Cheat-Sheet of Related Commands

Formatting and making partition label strings are done by other commands.

Command Meaning
lsblk -o +label,fstype,uuid Command to see all relevant info on all partitions, without being root.
mkfs.ext4 -L <mystring> /dev/<partition> Create an ext4 filesystem, with label <mystring>, on partition /dev/<partition>, where <partition> is something like sda1 or sda2 or sdb1 or hda2 but not sda or hdb.
mkswap -L <mystring> /dev/<partition> Create a swap filesystem, with label <mystring>, on partition /dev/<partition>, where <partition> is something like sda1 or sda2 or sdb1 or hda2 but not sda or hdb.

Summary

When you can't run X, you must run a command line interface partitioning utility, and that requires more preparation. This document's intent is that, once in Parted, you can do what you need to do for most tasks.
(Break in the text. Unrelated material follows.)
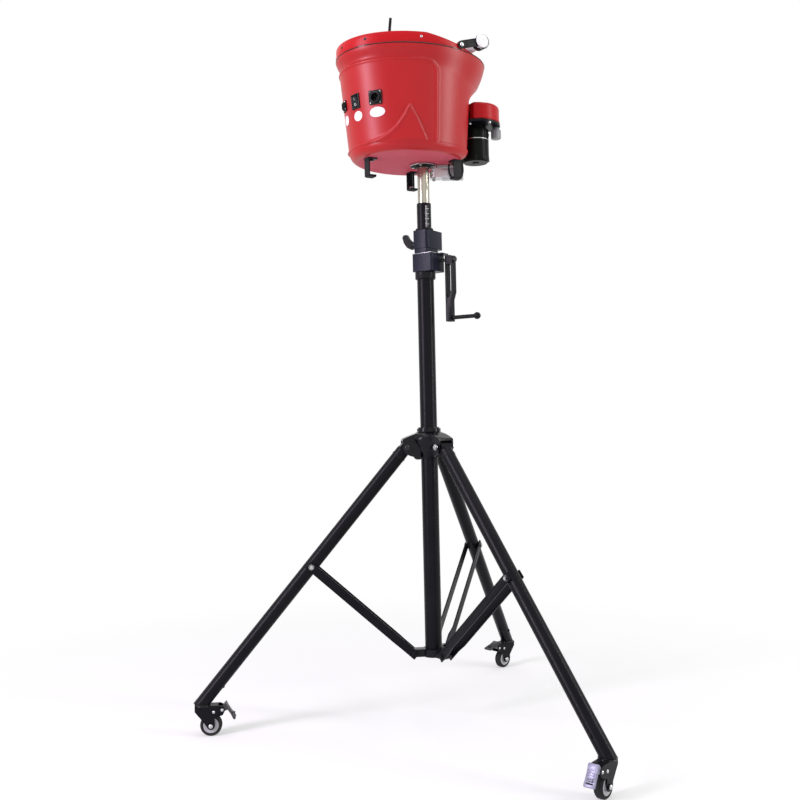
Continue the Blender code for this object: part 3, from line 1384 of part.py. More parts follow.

Most GUI partitioners do a lot more than partition. They include format utilities. They do the math so you can specify partitions by size instead of start and end. Parted performs only partitioning duties, so you need to use Linux commands like mkfs.ext4 and mkswap to do actual formatting, perhaps with the -L <labeltext> option to give the partition a text label.

Here's a little story to end this document. A few days ago I installed Plop Linux on a Virtual Machine with 110MB of RAM. By 2015 standards that's quite a shoehorn.

Installing Plop Linux a couple days ago, first couple tries used a GUI install so I could use gparted. Every single step of the install went incredibly slowly, as Linux spent most of its time rearranging memory. It finally got so slow I couldn't finish. Then I installed solely in CLI, used parted instead of gparted. The install was lively: just a few minutes. When I rebooted, the 110MB was enough to run the new installation in a fairly lively manner, in Fluxbox, if I kept opened windows to a low number.

GUI partitioning is a lot more intuitive and requires a lot less memorization, but sometimes a GUI partitioner is something you just can't afford.